I went into this problem when I was trying to prove that for all graph $G$ with $n$ vertices and no less than $n+k$ edges, it has at least $k+1$ cycles. ---(1)
In this question, there is no assumption of connected. What I was thinking about is do an induction on $k$, but $k$ does not goes to natural numbers, but is bounded by $n!$.
At the last step of my induction step, I was trying to prove that if number of vertices $|V| = n$, and $|E| = n+k$, with exactly $k+1$ cycles, then the graph $G$ is connected. ---(2)

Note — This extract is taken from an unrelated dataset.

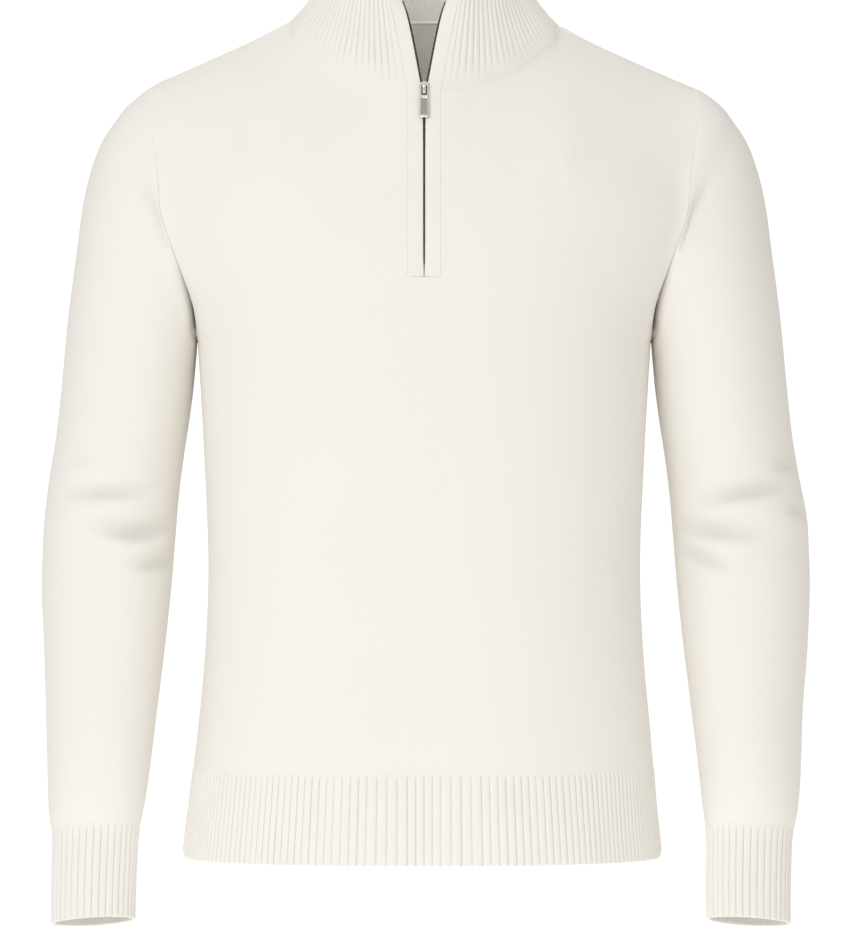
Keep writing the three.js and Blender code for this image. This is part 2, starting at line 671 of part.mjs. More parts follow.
function panelTriangles(name) {
  const { face, points } = panels[name];
  const directions = panelDirections(name);
  const slot = (m, n) => face < 0 && n === body.columns && m >= body.lowerRows + body.slotRow;
  const outer = points;
  const inner = offset(points, directions, -cloth.wall);
  return { triangles: wall({ outer, inner, keep: (m, n) => !slot(m, n) }), directions };
}

// Hem rib: four ribs for each step of the panel above it

function hemTriangles(name, directions) {
  const { face, points } = panels[name];
  const perStep = ribs.hemPerStep * 2;
  const columns = panelColumns(face);
  const steps = columns.length - 1;
  const count = steps * perStep + 1;
  const lower = (height) => range(count).map((n) => {
    const place = n / perStep;
    const middle = body.columns;
    if (place > middle && place < middle + 1) {
      const ends = [1, -1].map((flip) => lowerPoint(face, flip * face, 0, height));
      return between(ends[0], ends[1], place - middle);
    }
    const side = place <= middle ? face : -face;
    const column = place <= middle ? middle - place : place - middle - 1;
    const point = lowerPoint(face, side, column, height);
    if (column === body.columns) point.y += (face * cloth.gap) / 2;
    return point;
  });
  const seam = points[0].map((point) => point.clone().setZ(body.hemSeam - cloth.gap / 2));
  const seamRow = range(count).map((n) => {
    const step = Math.min(Math.floor(n / perStep), steps - 1);
    return between(seam[step], seam[step + 1], n / perStep - step);
  });
  const base = [lower(body.hemEdge), lower(body.hemSeam - ribs.startBelowSeam), seamRow];
  const square = gridNormals(base, false);
  square.forEach((row) => row.forEach((direction, n) => {
    if (n === 0 || n === count - 1) direction.set(Math.sign(direction.x), 0, 0);
  }));
  const outer = base.map((row, m) => row.map((point, n) => {
    const plain = m === 2 || n === 0 || n === count - 1;
    const rise = plain ? 0 : (cloth.ribRise / 2) * (n % 2 === 0 ? -1 : 1);
    return point.clone().addScaledVector(square[m][n], rise);
  }));
  const inner = base.map((row, m) => range(steps + 1).map((step) => {
    const n = step * perStep;
    const direction = m === 2 ? directions[0][step] : square[m][n];
    return row[n].clone().addScaledVector(direction, -cloth.wall);
  }));
  return wall({ outer, inner });
}

// Zip bands and tapes, made for the wearer's left side (+X)

// The edge that a band is sewn to: the side of the zip opening, then the front edge of the collar. Each row
// has the edge point, the direction out of the cloth, the direction towards the mid-line and half of the gap.
function bandRows(panelSide, collarSide) {
  const middle = body.columns + 1;
  const first = body.lowerRows + body.slotRow;
  const open = vector(-1, 0, 0);
  const slotRows = panels.front.points.slice(first).map((row, n, all) => {
    const share = n / (all.length - 1);
    const alongTeeth = n === 0 ? zip.bottomHalf : zip.closedHalf;
    return {
      edge: row[middle].clone(),
      out: panelSide[first + n][middle].clone().setX(0).normalize(),
      inward: open,
      halfGap: lerp(alongTeeth, zip.sliderHalf, smoothstep(share, 0.6, 1)),
    };
  });
  slotRows[0].edge.z += cloth.gap;
  const { base, directions } = collarSide;
  const collarRows = base.slice(1).map((row, n) => {
    const edge = row[0];
    const out = directions[n + 1][0];
    const along = base[Math.min(n + 2, base.length - 1)][0].clone().sub(base[n][0]);
    return { edge, out, inward: out.clone().cross(along).normalize(), halfGap: null };
  });
  return [...slotRows, ...collarRows];
}

function bandTriangles(rows, start, finish, front, back, crown) {
  const stations = [1, 0.5, 0];
  const outer = rows.map(({ edge, out, inward, halfGap }) => {
    const width = halfGap === null ? zip.bandWidth : body.slotHalf - halfGap;
    return stations.map((share) => {
      const across = lerp(start, width - finish, share);
      const rise = front + crown * Math.sin(share * Math.PI);
      return edge.clone().addScaledVector(inward, across).addScaledVector(out, rise);
    });
  });
  const inner = rows.map(({ edge, out, inward, halfGap }) => {
    const width = halfGap === null ? zip.bandWidth : body.slotHalf - halfGap;
    return stations.map((share) => {
      const across = lerp(start, width - finish, share);
      return edge.clone().addScaledVector(inward, across).addScaledVector(out, back);
    });
  });
  return wall({ outer, inner });
}

// Slider and pull tab

const wasm = await Module();
wasm.setup();

function toManifold(geometry) {
  const bare = geometry.clone();
  bare.deleteAttribute('normal');
  bare.deleteAttribute('uv');
  const merged = mergeVertices(bare, 1e-4);
  const vertProperties = new Float32Array(merged.attributes.position.array);
  const triVerts = new Uint32Array(merged.index.array);
  return new wasm.Manifold(new wasm.Mesh({ numProp: 3, vertProperties, triVerts }));
}

function toGeometry(manifold) {
  const { vertProperties, triVerts } = manifold.getMesh();
  const geometry = new THREE.BufferGeometry();
  geometry.setAttribute('position', new THREE.BufferAttribute(new Float32Array(vertProperties), 3));
  geometry.setIndex(new THREE.BufferAttribute(new Uint32Array(triVerts), 1));
  geometry.computeVertexNormals();
  return geometry;
}

// A plate that tapers from its top to its bottom and has round corners, standing off the bands
function plate({ top, bottom, halfTop, halfBottom, corner }, from, to, slot) {
  const shape = new THREE.Shape();
  const trace = (path, high, low, halfHigh, halfLow, round) => {
    path.moveTo(halfHigh - round, high);
    path.lineTo(-halfHigh + round, high);
    path.quadraticCurveTo(-halfHigh, high, -halfHigh, high - round);
    path.lineTo(-halfLow, low + round);
    path.quadraticCurveTo(-halfLow, low, -halfLow + round, low);
    path.lineTo(halfLow - round, low);
    path.quadraticCurveTo(halfLow, low, halfLow, low + round);
    path.lineTo(halfHigh, high - round);
    path.quadraticCurveTo(halfHigh, high, halfHigh - round, high);
  };
  trace(shape, top, bottom, halfTop, halfBottom, corner);
  if (slot) {
    const hole = new THREE.Path();
    trace(hole, slot.top, slot.bottom, slot.half, slot.half, slot.corner);
    shape.holes.push(hole);
  }
  const settings = { depth: to - from, bevelEnabled: false, curveSegments: 4 };
  const geometry = new THREE.ExtrudeGeometry(shape, settings);
  geometry.rotateX(Math.PI / 2);
  geometry.translate(0, -from, 0);
  return geometry;
}

function block(half, bottom, top, from, to) {
  const geometry = new THREE.BoxGeometry(half * 2, to - from, top - bottom);
  geometry.translate(0, -(from + to) / 2, (top + bottom) / 2);
  return geometry;
}

function sliderGeometry() {
  const { clear, plate: face, neck, bridge } = slider;
  const bandBack = -(cloth.wall + zip.bandRise + zip.bandCrown) - zip.tapeGap - zip.tapeWall;
  const front = { from: clear, to: clear + face.wall };
  const rear = { from: bandBack - clear - face.wall, to: bandBack - clear };
  const pieces = [
    plate(face, front.from, front.to),
    plate(face, rear.from, rear.to),
    block(neck.half, neck.bottom, neck.top, rear.from + face.wall / 2, front.from + face.wall / 2),
    block(bridge.half, bridge.top - bridge.post, bridge.top, front.from + face.wall / 2, bridge.over),
    block(bridge.half, bridge.bottom, bridge.bottom + bridge.post, front.from + face.wall / 2, bridge.over),
    block(bridge.half, bridge.bottom, bridge.top, bridge.under, bridge.over),
  ];
  return toGeometry(pieces.map(toManifold).reduce((whole, piece) => whole.add(piece)));
}

function pullGeometry() {
  const { pivot, wall: thick, slot, panel } = pull;
  const from = pivot.out - thick / 2;
  const to = pivot.out + thick / 2;
  const tab = toManifold(plate(pull, from, to, slot));
  const sunk = { ...panel, halfTop: panel.half, halfBottom: panel.half };
  return toGeometry(tab.subtract(toManifold(plate(sunk, to - panel.sunk, to + 1))));
}

// The whole sweater

const sweater = new THREE.Group();

const front = panelTriangles('front');
const back = panelTriangles('back');
sweater.add(clothMesh('front_panel', front.triangles, knit));
sweater.add(clothMesh('back_panel', back.triangles, knit));
sweater.add(clothMesh('hem_rib_front', hemTriangles('front', front.directions), ribKnit));
sweater.add(clothMesh('hem_rib_back', hemTriangles('back', back.directions), ribKnit));

sweater.add(clothMesh('sleeve_left', sleeveTriangles(folds.left), knit));
sweater.add(clothMesh('sleeve_right', sleeveTriangles(folds.right), knit, true));
sweater.add(clothMesh('cuff_left', cuffTriangles(), ribKnit));
sweater.add(clothMesh('cuff_right', cuffTriangles(), ribKnit, true));

const collarParts = collarTriangles();
sweater.add(clothMesh('collar', collarParts.triangles, ribKnit));

const edgeRows = bandRows(front.directions, collarParts);
const bandFront = zip.bandRise;
const bandBack = -cloth.wall;
const band = bandTriangles(edgeRows, cloth.gap, 0, bandFront, bandBack, zip.bandCrown);
const tapeFront = bandBack - zip.tapeGap;
const tape = bandTriangles(edgeRows, zip.tapeInset, zip.tapeInset, tapeFront, tapeFront - zip.tapeWall, 0);
sweater.add(clothMesh('zip_band_left', band, knit));
sweater.add(clothMesh('zip_band_right', band, knit, true));
sweater.add(clothMesh('zip_tape_left', tape, tapeWeave));
sweater.add(clothMesh('zip_tape_right', tape, tapeWeave, true));

// The slider's frame stands on the bands' front, tipped back with them
const seat = edgeRows[body.yokeRows - body.slotRow];
const zipFrame = new THREE.Group();
const seatY = seat.edge.y + (slider.height - seat.edge.z) * Math.tan(degToRad(slider.slope));
zipFrame.position.set(0, seatY - zip.bandRise - zip.bandCrown, slider.height);
zipFrame.rotation.x = -degToRad(slider.slope);
zipFrame.add(meshOf('zip_slider', sliderGeometry(), zipMetal));
zipFrame.add(meshOf('zip_pull', pullGeometry(), zipMetal));
sweater.add(zipFrame);

export default sweater;
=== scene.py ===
import math

import bmesh
import bpy
import numpy as np
from mathutils import Matrix, Vector


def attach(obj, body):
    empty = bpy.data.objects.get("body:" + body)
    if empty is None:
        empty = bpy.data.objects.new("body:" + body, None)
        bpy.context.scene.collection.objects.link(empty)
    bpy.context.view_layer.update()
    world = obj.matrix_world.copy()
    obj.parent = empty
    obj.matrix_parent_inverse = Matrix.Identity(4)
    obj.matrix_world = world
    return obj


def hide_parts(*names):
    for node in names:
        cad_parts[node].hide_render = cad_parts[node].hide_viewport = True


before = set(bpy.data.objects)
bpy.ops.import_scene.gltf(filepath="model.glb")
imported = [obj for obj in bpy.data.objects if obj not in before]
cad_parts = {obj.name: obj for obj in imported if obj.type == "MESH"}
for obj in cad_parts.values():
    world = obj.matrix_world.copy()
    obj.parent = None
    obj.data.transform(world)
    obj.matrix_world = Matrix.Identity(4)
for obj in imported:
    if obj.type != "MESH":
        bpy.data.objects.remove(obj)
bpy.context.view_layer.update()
scene = bpy.context.scene
mm = 0.001

# The garment is worked out in millimetres, front towards -Y, and made in metres at the end.

# Camera and picture: level, far off, looking at the front, as the photo was taken
shot = {
    "width": 853, "height": 938,
    "mmPerPixel": 0.8, "distance": 4500, "across": 1.8, "height0": -355.2, "sensor": 36,
}


def makeCamera():
    camera = bpy.data.cameras.new("studioCamera")
    camera.sensor_width = shot["sensor"]
    camera.lens = shot["sensor"] * shot["distance"] / (shot["height"] * shot["mmPerPixel"])
    camera.clip_end = 50
    view = bpy.data.objects.new("studioCamera", camera)
    view.location = (shot["across"] * mm, -shot["distance"] * mm, shot["height0"] * mm)
    view.rotation_euler = (math.radians(90), 0, 0)
    scene.collection.objects.link(view)
    scene.camera = view


makeCamera()
print("camera set")

# Small tools for tables, curves and surfaces


def smoothStep(x, low, high):
    t = np.clip((np.asarray(x, float) - low) / (high - low), 0, 1)
    return t * t * (3 - 2 * t)


def mix(a, b, share):
    return a + (b - a) * share


def unit(vectors):
    return vectors / np.maximum(np.linalg.norm(vectors, axis=-1, keepdims=True), 1e-12)


# One column of a table, on a smooth curve that never swings past the rows beside it
def readTable(table, key, column, at):
    keys = np.array([row[key] for row in table], float)
    values = np.array([row[column] for row in table], float)
    if keys[0] > keys[-1]:
        keys, values = keys[::-1], values[::-1]
    slopes = np.diff(values) / np.diff(keys)
    tangents = np.concatenate([slopes[:1], np.zeros(len(keys) - 2), slopes[-1:]])
    for n in range(1, len(keys) - 1):
        if slopes[n - 1] * slopes[n] > 0:
            tangents[n] = 2 * slopes[n - 1] * slopes[n] / (slopes[n - 1] + slopes[n])
    place = np.clip(np.asarray(at, float), keys[0], keys[-1])
    n = np.clip(np.searchsorted(keys, place) - 1, 0, len(keys) - 2)
    width = keys[n + 1] - keys[n]
    t = (place - keys[n]) / width
    start = (1 + 2 * t) * (1 - t) ** 2 * values[n] + t * (1 - t) ** 2 * width * tangents[n]
    return start + t * t * (3 - 2 * t) * values[n + 1] + t * t * (t - 1) * width * tangents[n + 1]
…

I couldn't think of a proof for the bold statement, and not quite sure if it is correct. Any suggestion of approaching to (1) and (2) would help. Thanks a lot.
We show that $G$ must be connected as follows: Let $S$ be a minimum-cardinality set of edges so that $G \setminus S$ has no cycles. Then note the following: As $G$ has exactly $k$ cycles, $|S|$ is no larger than $k$. Thus $G \setminus S$ is a graph on $n$ vertices with no cycles and at least $n-1$ edges.
We claim that $G$ has exactly $n-1$ edges, as every graph $G$ on $n$ vertices with $n$ or more edges has a cycle.
However, all graphs $G$ on $n$ vertices, with $n-1$ edges, and no cycles are trees, and thus connected.